Dans l'académie de Caen, les premiers bacheliers habitent à Saint-Pierre-et-Miquelon
C'est une plaisanterie qu'on a fait à plusieurs reprises sur ce site internet : annoncer la publication des résultats du bac dans l'académie de Caen alors que les candidats normands étaient encore train de plancher sur leurs épreuves. Longtemps, le calendrier scolaire de l'archipel était proche des universités du voisin canadien. Les épreuves du bac n'avait donc pas forcément lieu aux mêmes dates qu'en métropole. Aujourd'hui, le calendrier est identique à celui de la métropole. Mais c'est toujours la même académie qui délivre le précieux sésame pour les études supérieures : l'académie de Caen (académie de Normandie).

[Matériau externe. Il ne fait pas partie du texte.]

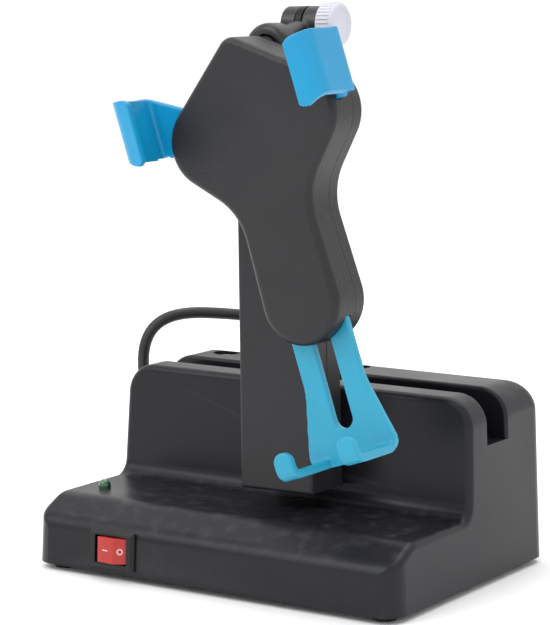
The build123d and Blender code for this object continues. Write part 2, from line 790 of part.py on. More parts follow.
def rack_gap(middle):
    """Corners of one gap of a rack: distance out from the pitch line, distance along it."""
    lean_in = math.tan(math.radians(20))
    quarter = math.pi * gear_module / 4
    root, tip = -gear_module, rack_addendum * gear_module + 0.5
    corners = ((root, -1), (root, 1), (tip, 1), (tip, -1))
    return [(out, middle + side * (quarter + out * lean_in)) for out, side in corners]


def pinion(side):
    gear = along_y(pinion_outline(), arm_depth, foot_depth + foot_thickness)
    gear -= pin_y(1.5 + running_gap, 0, 0, -5, 30)
    return cradle_place * Pos(side * gear_u, 0, gear_v) * gear


tooth_pitch = math.pi * gear_module
rack_tip = rack_line - rack_addendum * gear_module


def phone_clip(side):
    """Right-hand clip, or its mirror: a toothed arm in the cradle, a wall and a lip."""
    half = clip_thickness / 2
    wall = clip_wall_u - half
    middle = arm_depth + arm_thickness / 2
    arm = along_y(Polygon((arm_inner, rack_tip), (arm_inner, arm_high - 6), (arm_inner + 12, arm_high),
                          (arm_rise_u, arm_high), (wall - 4, clip_high - 4 * arm_rise), (wall - 4, arm_low),
                          (wall - 12, arm_low), (wall - 12, rack_tip), align=None),
                  arm_depth, arm_depth + arm_thickness)
    for i in range(-1, 5):
        corners = rack_gap(gear_u + i * tooth_pitch)
        arm -= along_y(Polygon(*[(u, rack_line - out) for out, u in corners], align=None), -1, 12)
    fold = clip_front + half
    path = FilletPolyline((wall - 8, middle), (wall, middle), (wall, fold),
                          (wall - lip_reach, fold - lip_flare), radius=[2.8, 5.5])
    band = Pos(0, 0, lip_low) * extrude(trace(path, clip_thickness), amount=clip_high - lip_low)
    lip = chain([(wall - lip_reach + 4, clip_high - 5.6, 4.5), (wall + 3, clip_high, 0),
                 (wall + 3, clip_low, 0), (wall + 1.5, clip_low - 4, -4),
                 (wall - lip_reach + 2.7, lip_low + 3.2, 3.2)])
    side_view = Polygon((wall - 9, clip_low - 0.6), (wall - 9, clip_high - 9 * arm_rise), (wall, clip_high),
                        (wall + 3, clip_high), (wall + 3, clip_low), (wall - 2, clip_low), align=None)
    band &= along_y(lip, -40, 0) + along_y(side_view, -0.01, 12)
    clip = band + arm
    if side < 0:
        clip = mirror(clip, about=Plane.YZ)
    return cradle_place * clip


def phone_foot():
    flat = chain([(-foot_half + 2, foot_top - 2, 2), (foot_half - 2, foot_top - 2, 2),
                  (foot_half + 25, foot_low + 32, -25), (foot_flare - 5, foot_low + 5, 5),
                  (-foot_flare + 5, foot_low + 5, 5), (-foot_half - 25, foot_low + 32, -25)])
    plate = along_y(flat, foot_depth, foot_depth + foot_thickness)
    slot = chain([(0, foot_slot_top, foot_slot_half), (0, foot_slot_low + foot_slot_half, foot_slot_half)])
    plate -= along_y(slot, 0, 20)
    for side in (-1, 1):
        for i in range(-1, 5):
            corners = rack_gap(gear_v + i * tooth_pitch)
            gap = Polygon(*[(side * (gear_u - gear_pitch + out), v) for out, v in corners], align=None)
            plate -= along_y(gap, 0, 20)
        half = foot_thickness / 2
        path = FilletPolyline((foot_depth + half, foot_low + 12), (foot_depth + half, foot_low + half),
                              (hook_front + half, foot_low + half), (hook_front + half, hook_top),
                              radius=3.5)
        hook = along_x(trace(path, foot_thickness), side * hook_u - hook_width / 2,
                       side * hook_u + hook_width / 2)
        window = RectangleRounded(hook_width, 40, hook_width / 2 - 0.05)
        plate += hook & along_y(Pos(side * hook_u, hook_top - 20) * window, -40, 20)
    return cradle_place * plate


# ---------------------------------------------------------------- mains lead
def strain_relief():
    wall = base_depth / 2 - (cord_z - foot_gap) * slope
    boot = Plane(origin=(cord_x, cord_y, cord_z), x_dir=(1, 0, 0), z_dir=(0, -1, 0)) * Cone(
        cord_diameter / 2 + 0.6, relief_radius, cord_y - wall - 2,
        align=(Align.CENTER, Align.CENTER, Align.MIN))
    boot += pin_y(relief_radius - 0.05, cord_x, cord_z, wall - shell_wall - 2, wall + 1)
    boot += pin_y(relief_radius + 1.8, cord_x, cord_z, wall + 0.6, wall + 2.4)
    return boot + pin_y(relief_radius + 1.8, cord_x, cord_z, wall - shell_wall - 2.2, wall - shell_wall - 0.6)


def route_radii(points):
    radii = []
    for before, at, after in zip(points, points[1:], points[2:]):
        back, on = Vector(*at) - Vector(*before), Vector(*after) - Vector(*at)
        half_turn = math.radians(back.get_angle(on) / 2)
        radii.append(0.45 * min(back.length, on.length) / math.tan(half_turn))
    return radii


def cord():
    radii = route_radii(cord_route)
    path = FilletPolyline(*cord_route, radius=radii)
    tube = sweep(Plane(origin=cord_route[0], z_dir=path % 0) * Circle(cord_diameter / 2), path=path)
    expected = math.pi * cord_diameter ** 2 / 4 * path.length
    print("cord radii", [round(r, 1) for r in radii])
    print("cord run", round(path.length, 1), "volume over section x length", round(tube.volume / expected, 4))
    return tube


def cord_coil():
    ring = pin_z(coil_radius + coil_width / 2, coil_x, coil_y, 0, coil_height)
    ring -= pin_z(coil_radius - coil_width / 2, coil_x, coil_y, -1, coil_height + 1)
    return chamfer(ring.edges(), 2.0)


plug_y = coil_y + coil_radius
plug_back = coil_x - 40.0


def plug_body():
    body = slab(plug_back - plug_length, plug_back, plug_y - plug_width / 2, plug_y + plug_width / 2,
                0, plug_height)
    body = fillet(body.edges().filter_by(Axis.Z), 5.0)
    body = chamfer(body.edges().group_by(Axis.Z)[0] + body.edges().group_by(Axis.Z)[-1], 1.2)
    level = plug_height / 2
    reach = math.sqrt((coil_radius + coil_width / 2) ** 2 - coil_radius ** 2)
    return body + rod(cord_diameter / 2 + 0.8, (plug_back - 2, plug_y, level), (coil_x - reach - 2, plug_y, level))


def plug_pins():
    tip = plug_back - plug_length - 19
    return [pin_x(2.0, plug_y + dy, plug_height / 2, tip, tip + 19) for dy in (-9.3, 9.3)]


def housing_screws():
    screws = []
    for x, z in housing_screw_spots:
        screws.append(pin_y(1.2, x, z, 0.5, housing_front + 2) +
                      pin_y(2.1, x, z, housing_front + 2, housing_front + 3.4))
    return screws


house_end = housing_front + housing_length
pieces = {
    "base_shell": base_shell(),
    "bottom_plate": bottom_plate(),
    "rubber_feet": rubber_feet(),
    "base_screws": base_screws(),
    "top_screws": top_screws(),
    "switch_body": switch_body(),
    "switch_tabs": switch_tabs(),
    "rocker": rocker(),
    "pilot_lamp": pilot_lamp(),
    "lamp_board": lamp_board(),
    "lamp_resistor": lamp_resistor(),
    "motor_bracket": motor_bracket(),
    "motor_gearbox": motor_gearbox(),
    "motor_can": motor_can(),
    "motor_screws": motor_screws(),
    "motor_shaft": motor_shaft(),
    "crank_disc": crank_disc(),
    "crank_pin": crank_pin(),
    "link_rod": link_rod(),
    "pivot_housing": pivot_housing(),
    "housing_screws": housing_screws(),
    "front_bush": pivot_bush(housing_front - 1, housing_front + 3),
    "rear_bush": pivot_bush(house_end - 4, house_end),
    "pivot_shaft": pivot_shaft(),
    "swing_lever": swing_lever(),
    "lever_pin": lever_pin(),
    "shaft_ring": shaft_ring(),
    "mast_front_shell": mast_front_shell(),
    "mast_rear_shell": mast_rear_shell(),
    "mast_screws": mast_screws(),
    "tilt_tongue": tilt_tongue(),
    "neck_arm": neck_arm(),
    "hinge_nut": hinge_nut(),
    "clamp_knob": clamp_knob(),
    "clamp_bolt": clamp_bolt(),
    "collar_nut": collar_nut(),
    "outer_pad": ball_pad(ball_radius + pad_thickness + 0.15),
    "inner_pad": ball_pad(ball_radius + 0.05),
    "ball_stud": ball_stud(),
    "cradle_front_shell": cradle_front_shell(),
    "cradle_rear_shell": cradle_rear_shell(),
    "cradle_screws": cradle_screws(),
    "phone_foot": phone_foot(),
    "right_clip": phone_clip(1),
    "left_clip": phone_clip(-1),
    "right_pinion": pinion(1),
    "left_pinion": pinion(-1),
    "strain_relief": strain_relief(),
    "cord": cord(),
    "cord_coil": cord_coil(),
    "plug_body": plug_body(),
    "plug_pins": plug_pins(),
}
for name, shape in pieces.items():
    write(name, shape)
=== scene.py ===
import bpy
import bmesh
import json
import math
from mathutils import Matrix, Vector


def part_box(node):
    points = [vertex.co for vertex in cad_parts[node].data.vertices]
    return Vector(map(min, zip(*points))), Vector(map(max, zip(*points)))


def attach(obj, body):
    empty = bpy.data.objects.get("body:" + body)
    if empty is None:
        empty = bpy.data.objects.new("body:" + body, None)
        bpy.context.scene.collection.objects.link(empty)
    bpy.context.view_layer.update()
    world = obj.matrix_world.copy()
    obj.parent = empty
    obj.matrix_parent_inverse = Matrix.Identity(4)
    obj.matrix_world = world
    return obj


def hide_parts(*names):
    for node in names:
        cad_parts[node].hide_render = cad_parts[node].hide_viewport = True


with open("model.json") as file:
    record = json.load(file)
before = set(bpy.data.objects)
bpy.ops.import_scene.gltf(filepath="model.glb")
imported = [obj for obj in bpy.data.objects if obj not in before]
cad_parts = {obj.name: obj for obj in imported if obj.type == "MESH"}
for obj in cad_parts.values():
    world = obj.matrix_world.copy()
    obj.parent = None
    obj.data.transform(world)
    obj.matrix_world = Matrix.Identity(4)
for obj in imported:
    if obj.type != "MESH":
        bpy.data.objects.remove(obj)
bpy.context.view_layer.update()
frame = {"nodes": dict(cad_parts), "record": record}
nodes = frame["nodes"]
scene = bpy.context.scene
print("frame loaded:", len(nodes), "nodes")


def corners(node):
    low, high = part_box(node)
    return Vector(low), Vector(high)


def centre(node):
    low, high = corners(node)
    return (low + high) / 2


baseBox = corners("base_shell")
baseHalfDepth = 0.06045
backShift = baseBox[1].y - baseHalfDepth  # from the origin back to the base's own middle

cameraSettings = {
    "place": (0.5093, -0.7963 + backShift, 0.2373),
    "around": 33.0,  # degrees to the right of straight on
    "down": 8.25,
    "lens": 141.1,
    "sensor": 36.0,
}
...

Et ça fait 60 ans que ça dure. Historiquement, les examens des lycéens de l'archipel dépendaient des lycées français de Montréal. Lesquels étaient rattachés à l'académie de Caen. Aujourd'hui, plus d'intermédiaire. La correction des copies, les oraux (en visio), la formation et l'inspection des enseignants sont pilotés par le rectorat de Normandie. Ce dernier dispose toutefois d'un représentant sur place, Jean-Pierre Tégon, chef du service de l'Education nationale, qui gère notamment les personnels du premier degré, le traitement des salaires et le recrutement des enseignants contractuels. 1070 élèves, de la maternelle au bac, fréquent les établissements scolaires de Saint-Pierre-et-Miquelon.